En France, la maladie de Crohn touche une personne sur mille. Dans 15 % des cas, cette pathologie inflammatoire de l’intestin survient avant 15 ans, mais elle apparaît le plus souvent entre 20 et 30 ans. Aujourd’hui, aucun traitement curatif n’existe. Les médicaments actuels permettent la plupart du temps de ralentir la progression de la maladie, en dehors des poussées inflammatoires très douloureuses qui peuvent mener à l’hospitalisation chez certains patients.
De ce fait, de nombreuses équipes dans le monde tentent de mieux comprendre cette atteinte du tube digestif afin de développer des thérapies. A Clermont-Ferrand, une équipe de l’Inserm vient justement de mettre au jour une nouvelle voie de recherche prometteuse. Ils publient leurs résultats dans Autophagy.

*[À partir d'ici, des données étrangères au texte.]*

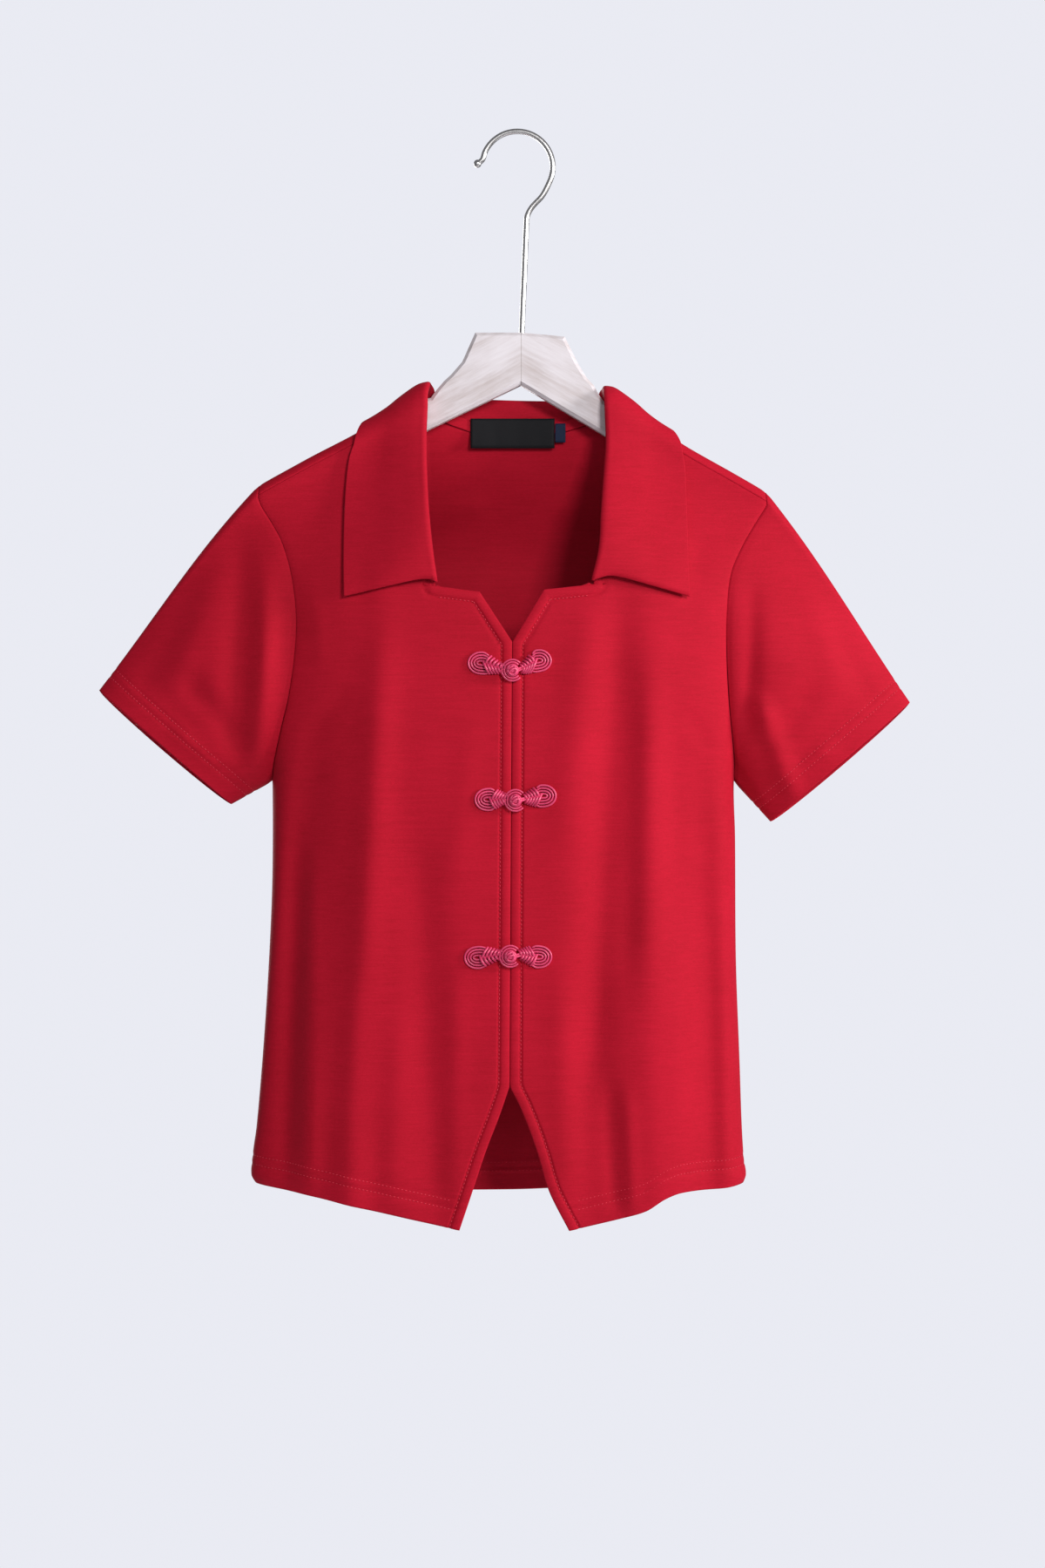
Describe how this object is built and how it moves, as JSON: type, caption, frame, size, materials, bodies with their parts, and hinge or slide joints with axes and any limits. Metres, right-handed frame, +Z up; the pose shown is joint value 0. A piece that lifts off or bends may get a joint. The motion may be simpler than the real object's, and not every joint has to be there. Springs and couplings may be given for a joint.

La maladie de Crohn résulte d’une réaction immunitaire exacerbée contre un certain type de bactéries intestinales, les bactéries Escherichia. Coli nommée AIEC. Environ 40 % des malades présentent une surpopulation de ces agents infectieux, contre 6 % de la population générale. Ceux-ci ont la particularité d’être capables de traverser le mucus intestinal et d'infecter les cellules épithéliales de l’intestin qui forment la paroi du tube digestif, ce qui provoque une réaction immunitaire et contribue à la maladie. Les chercheurs clermontois se sont donc intéressés aux modes de défenses développés par ces cellules.
Séquestration de la bactérie
Pour survivre et éviter l’invasion, les cellules épithéliales de l’intestin déclenchent un mécanisme d’autophagie. La cellule repère la bactérie indésirable, la piège, et la digère. Ce processus est crucial pour les cellules afin d’éviter l’inflammation. Toutefois, les chercheurs ignoraient comment il pouvait être activé.
Pour le découvrir, ils ont étudié des cellules mises en culture et des souris infectées par une souche d’AIEC. Ils se sont ensuite concentrés sur le rôle d’une voie de signalisation déjà utilisée par les cellules pour se protéger des bactéries Shigella et Salmonella, d’autres bactéries de la flore intestinale. « Nous avons voulu savoir si cette même voie était impliquée dans la lutte contre les AIEC », explique Hang Nguyen, responsable de ces travaux.
Un mécanisme de défense inactif
En inhibant cette voie de signalisation, ils constatent que les AIEC prolifèrent dans les cellules épithéliales intestinales. Au contraire, lorsque cette voie est stimulée, les bactéries ont beaucoup de mal à infecter les cellules. Les scientifiques supposent alors que les personnes souffrant de la maladie de Crohn présentent une inactivation de cette voie cellulaire. Une hypothèse confirmée par l’étude de biopsies de malades : dans les zones enflammées du tube digestif le mécanisme de défense est inactivé, alors qu’il fonctionne dans les régions saines de l’intestin.
Ainsi, booster la réponse autophagique chez les patients présentant une surpopulation d’AIEC pourrait contrôler l’inflammation. L’équipe de Hang Nguyen cherche déjà des molécules capables de moduler ces mécanismes de défenses.